Potential policy and editorial responses
Publishers, platforms, and regulators each have levers that this problem touches. Editorial teams can prioritize structured metadata and clearer labeling to help automated systems identify authoritative content. Platform product teams can revise ranking and citation heuristics to favor primary, verifiable sources for factual claims. Policymakers concerned with misinformation could focus on transparency requirements that make it easier for independent auditors to evaluate how generative features select and present sources. Each of these responses would alter the incentives driving both model behavior and downstream consumption.
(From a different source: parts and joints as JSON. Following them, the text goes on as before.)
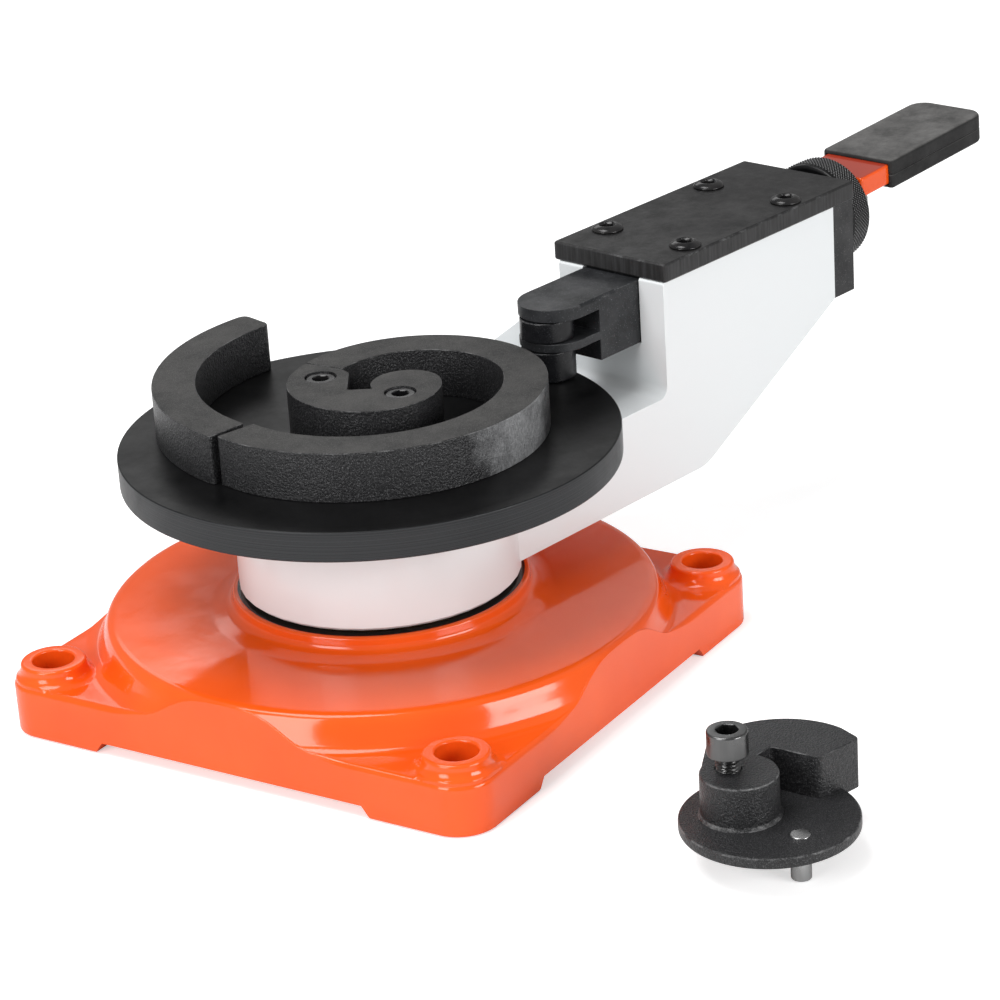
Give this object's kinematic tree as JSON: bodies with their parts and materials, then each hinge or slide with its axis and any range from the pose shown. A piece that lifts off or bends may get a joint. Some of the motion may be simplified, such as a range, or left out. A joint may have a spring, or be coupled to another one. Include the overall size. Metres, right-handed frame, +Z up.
{
  "type": "universal metal bender",
  "caption": "Bench scroll bender: a swinging roller arm with an adjustable slider runs round spiral formers on a disc, with a spare hook former beside it.",
  "frame": {"origin": "centre of the bounding box of the whole set, on the bench surface", "axes": "+X along the arm at rest towards the handle, +Z up along the pivot, +Y away from the spare former"},
  "size_m": [0.5314, 0.4008, 0.1571],
  "materials": {
    "orange_enamel": "thick glossy orange enamel on cast iron",
    "white_enamel": "glossy white enamel on a machined casting",
    "black_oxide": "black oxide on turned and milled steel, satin",
    "cast_black": "black sand-cast iron with a ground top",
    "screw_black": "black oiled screw steel, glossy",
    "bronze": "bearing bronze, turned",
    "bright_steel": "bright ground steel",
    "rubber_grip": "matte moulded rubber"
  },
  "bodies": {
    "base": {"base_casting": "orange_enamel", "pivot_post": "bright_steel", "post_washer": "bright_steel", "post_nut": "black_oxide", "lower_thrust_washer": "bronze", "upper_thrust_washer": "bronze", "table_disc": "black_oxide", "table_screw": "screw_black", "table_dowel_a": "bright_steel", "table_dowel_b": "bright_steel", "centre_former": "cast_black", "former_screw_a": "screw_black", "former_screw_b": "screw_black", "main_segment": "cast_black", "main_pin_a": "bright_steel", "main_pin_b": "bright_steel", "outer_segment": "cast_black", "outer_pin_a": "bright_steel", "outer_pin_b": "bright_steel"},
    "arm": {"arm_casting": "white_enamel", "lower_bush": "bronze", "upper_bush": "bronze", "cover_plate": "black_oxide", "cover_screw_a": "screw_black", "cover_screw_b": "screw_black", "cover_screw_c": "screw_black", "cover_screw_d": "screw_black", "end_plate": "black_oxide", "end_screw_a": "screw_black", "end_screw_b": "screw_black", "end_screw_c": "screw_black", "end_screw_d": "screw_black"},
    "nut": {"adjusting_nut": "black_oxide", "nut_circlip": "bright_steel"},
    "slider": {"slider_bar": "black_oxide", "roller_axle": "bright_steel", "draw_rod": "bright_steel", "rod_pin": "bright_steel", "handle_bar": "orange_enamel", "handle_grip": "rubber_grip", "handle_screw_a": "screw_black", "handle_screw_b": "screw_black"},
    "upper_wheel": {"upper_roller": "black_oxide"},
    "lower_wheel": {"lower_roller": "black_oxide"},
    "spare": {"spare_former": "cast_black", "spare_dowel": "bright_steel", "spare_screw": "screw_black"}
  },
  "joints": [
    {"name": "arm_swing", "type": "hinge", "parent": "base", "child": "arm", "pos_m": [-0.13362, 0.06824, 0.0714], "axis": [0, 0, 1], "range_deg": [-190, 60]},
    {"name": "nut_turn", "type": "hinge", "parent": "arm", "child": "nut", "pos_m": [0.1488, 0.04774, 0.12925], "axis": [1, 0, 0], "range_deg": [0, 2880]},
    {"name": "slider_travel", "type": "slide", "parent": "arm", "child": "slider", "axis": [1, 0, 0], "range_m": [0, 0.02]},
    {"name": "upper_roller_spin", "type": "hinge", "parent": "slider", "child": "upper_wheel", "pos_m": [-0.04162, 0.04774, 0.1331], "axis": [0, 0, 1], "continuous": true},
    {"name": "lower_roller_spin", "type": "hinge", "parent": "slider", "child": "lower_wheel", "pos_m": [-0.04162, 0.04774, 0.1174], "axis": [0, 0, 1], "continuous": true},
    {"name": "spare_lift", "type": "slide", "parent": "base", "child": "spare", "axis": [0, 0, 1], "range_m": [0, 0.06]}
  ],
  "couplings": [
    {"joint": "nut_turn", "follows": "slider_travel", "rad_per_m": 2513.3}
  ]
}
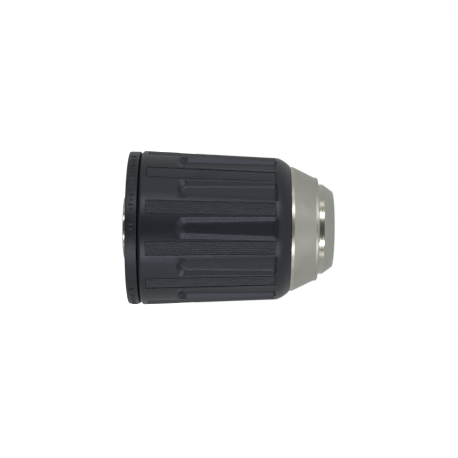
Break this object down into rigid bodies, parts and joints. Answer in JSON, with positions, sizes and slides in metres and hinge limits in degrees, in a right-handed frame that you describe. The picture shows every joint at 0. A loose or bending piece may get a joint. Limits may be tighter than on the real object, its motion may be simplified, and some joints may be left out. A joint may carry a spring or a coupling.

Developer considerations and integration with broader AI ecosystems
For engineers and product managers building AI features, the Oumi analysis is a reminder to treat synthesized answers as components within a broader information architecture. Integrations with verification tools, fact-checking services, and systems that expose model confidence or provenance are practical steps consistent with responsible deployment practices. The findings are also relevant to adjacent software categories—search APIs, knowledge-management tools, developer tools, and automation platforms—that may either consume or produce summarized content; each must consider how grounding and citation quality affect downstream trust and utility.

Business risk and user trust
From a commercial perspective, trust is a fragile asset. The reporting shows that even as model accuracy metrics can improve between versions, other dimensions—like grounding and source selection—can undermine confidence. Businesses that surface AI-generated content to customers must weigh short-term engagement gains against longer-term reputational risk, especially when incorrect or ungrounded statements can affect decisions in high-stakes domains.

Auditing models: benchmarks, methodology, and pushback
The exchange between independent auditors and Google in this episode also highlights a recurring debate over benchmarking and methodology. Google criticized Oumi’s reliance on a specific benchmark, arguing it did not reflect real-world query patterns; Oumi’s analysis, by contrast, uses the SimpleQA benchmark as an industry-standard tool to test question-answering precision and citation behavior. The two perspectives point to a larger methodological question for the industry: how best to construct public, reproducible evaluations that meaningfully reflect everyday search behavior and the range of factual claims users make.

Practical takeaways for everyday users
The data summarized in the analysis suggests simple user practices remain valuable: when a search returns an AI-generated summary, users who need reliable information should click through to the original sources rather than treat the summary as definitive. The Pew survey numbers indicate many users do not do so, which increases the need for product-level signals that encourage browsing and verification.

Looking ahead, the arrival and rapid rollout of AI-summarization features in mainstream search has shifted attention from whether language models can generate plausible answers to how those answers are sourced and presented. The Oumi findings and Google’s responses make clear that incremental improvements in model accuracy do not by themselves solve issues of provenance and user verification. As Google continues to evolve the Gemini models and refine how those models interact with its search index, observers inside and outside the company are likely to press for clearer provenance, more conservative sourcing when the evidence is thin, and product affordances that steer users toward primary material rather than a single synthesized interpretation. These choices will shape whether AI Overviews ultimately become a trusted research assistant or a convenient-but-risky front door to information online.